Le comité de soutien s’est retrouvé dans une situation intenable : il a dû accompagner les bulgares vers leur expulsion. Objectivement, il s’est retrouvé dans la situation de faire le boulot des flics. C’est à dire parquer les expulsables et les amener à l’aéroport.

Les associations caritatives présentes dans les campements bulgares se sont bien gardées de venir les soutenir le jour du procès. Paradoxe : le comité de soutien qui lutte pour la défense des « sans-papiers » (rappelons que les bulgares étaient en situation régulière) sur des principes politiques (lutte collective, pas de cas par cas, respect de l’autodétermination des collectifs de lutte, opposition aux expulsions, etc.) s’est retrouvé à faire le travail humanitaire à la place des associations qui ont brillé par leur absence.

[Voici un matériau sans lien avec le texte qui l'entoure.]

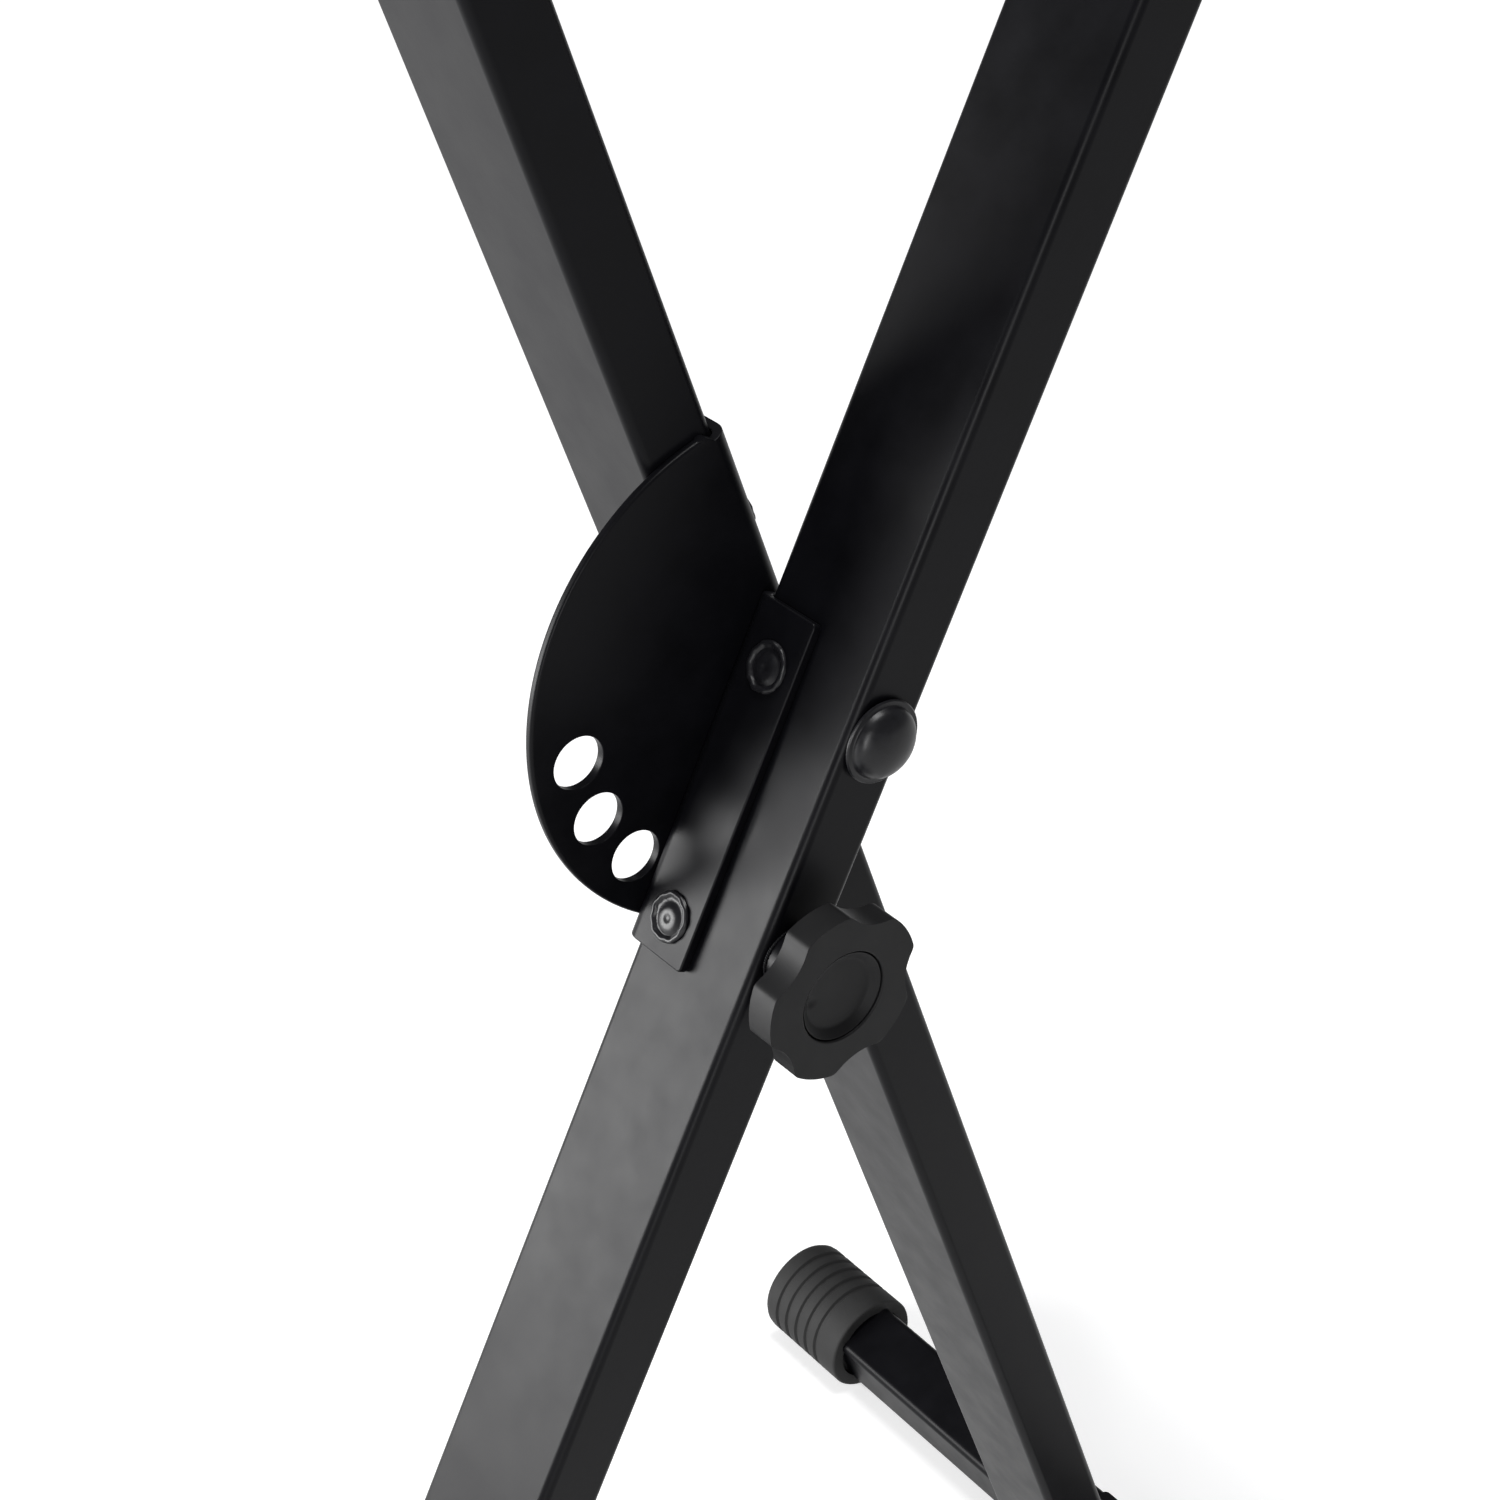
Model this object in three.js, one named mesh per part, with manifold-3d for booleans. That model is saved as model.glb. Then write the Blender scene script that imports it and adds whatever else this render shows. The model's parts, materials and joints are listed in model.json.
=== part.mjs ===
// Folding X keyboard stand: two rectangular steel leg tubes crossed on one pivot bolt, with a
// half-round locking plate on the rear leg and a star knob on the front leg, whose stud drops
// into one of the plate's holes. Millimetres, +Z up.
// Origin: on the floor under the pivot, half way between the two leg tubes. +Y goes to the back.
// Each leg is drawn upright in its own frame, with Z along the tube and the origin on the
// pivot's axis, and is then leaned over. `side` is -1 for the front leg and +1 for the rear leg:
// the sign of the leg's Y, and also of the X side that the flange of its sheet part is on.
import * as THREE from 'three';
import { mergeVertices } from 'three/addons/utils/BufferGeometryUtils.js';
import Module from 'manifold-3d';

const wasm = await Module();
wasm.setup();

// ---------- driving dimensions ----------
const slip = 0.3;                // clearance between pieces that touch or slide
const boltClearance = 0.6;       // how much wider a bolt hole is than its bolt
const tipChamfer = 1;            // chamfer on the tips of the bolts and of the knob's stud
const boltTipProud = 2;          // how far a bolt's tip stands out of its nut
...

En l’absence de logique de lutte, l’activité de soutien devient pratiquement automatiquement humanitaire. Et l’humanitaire sans logique de lutte amène rapidement vers la cogestion du système répressif. Humainement on ne pouvait pas faire autrement que de respecter leur choix et de les aider dans le cadre de nos possibilités, politiquement le résultat est bien évidemment désastreux.